I know Exchanges can send to multiple outputs from 1 or more inputs. I've heard about Coinjoin/Wasabi but I haven't delved into it. Where can I find out more about this pooling of multiple transactions?

I thought Coinjoin was purely just for privacy. I just watched a video I made a mistake of assuming all inputs need to be owned by the same person. I need to read about it more but I never heard of it saying it can help with scaling.

50k ppl buy btc on exchange. They all want to withdraw, so 50k transactions are needed. Can you explain further on the 100 transactions or less.

I don't think there's anything wrong with current scaling solutions we have and will have in the future though as more interest builds. I just mean if overnight a major country just all switches to Bitcoin it's unrealistic to say it will handle well.

It's good that we have time to slowly build with adoption.

Re: CoinJoin, you have one transaction that has lots of people contributing inputs and outputs, every person in turn checks that their input is going to the right output, and signs their part of the transaction, then passes it on to the next one until everyone signed. It's no different from your wallet spending from lots of different inputs and just signing for all of them, except in this case you have each individual sign their part. I believe Taproot can optimize that even more by combining all the signatures together, though I'm not sure.

In the same way you can have multiple people coordinate to add their inputs and outputs to a transaction to onboard lots of people at the same time.

"50k ppl buy btc on exchange. They all want to withdraw, so 50k transactions are needed. Can you explain further on the 100 transactions or less."

Exchange creates 100 transactions, each transaction sending some amount to 500 people. Exchanges already do that, pooling transactions together. If you ever withdrew Bitcoin from an exchange and looked at your transaction, you'll see lots of money going to other addresses besides just your own.
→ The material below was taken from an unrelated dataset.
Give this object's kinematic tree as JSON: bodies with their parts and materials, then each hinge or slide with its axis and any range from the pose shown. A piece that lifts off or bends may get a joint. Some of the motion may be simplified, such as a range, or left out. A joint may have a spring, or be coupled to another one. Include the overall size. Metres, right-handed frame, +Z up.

"I just mean if overnight a major country just all switches to Bitcoin it's unrealistic to say it will handle well."

Currently probably not. 50,000 people is one thing. 350,000,000 is a whole other story. If that suddenly became necessary to do, for now the only/best solution may be custodial, where a "bank" already holds all the Bitcoin and has large lightning channels, and just does all the transactions for customers off chain on their own ledger.

Yeah I messed up regarding the 50k transactions are needed so badly lol, mind being foggy, I've seen on mempool when exchanges send.

Ty ill read more tomorrow.

But yeah I certainly not downplaying what btc can do rn, its fucking great.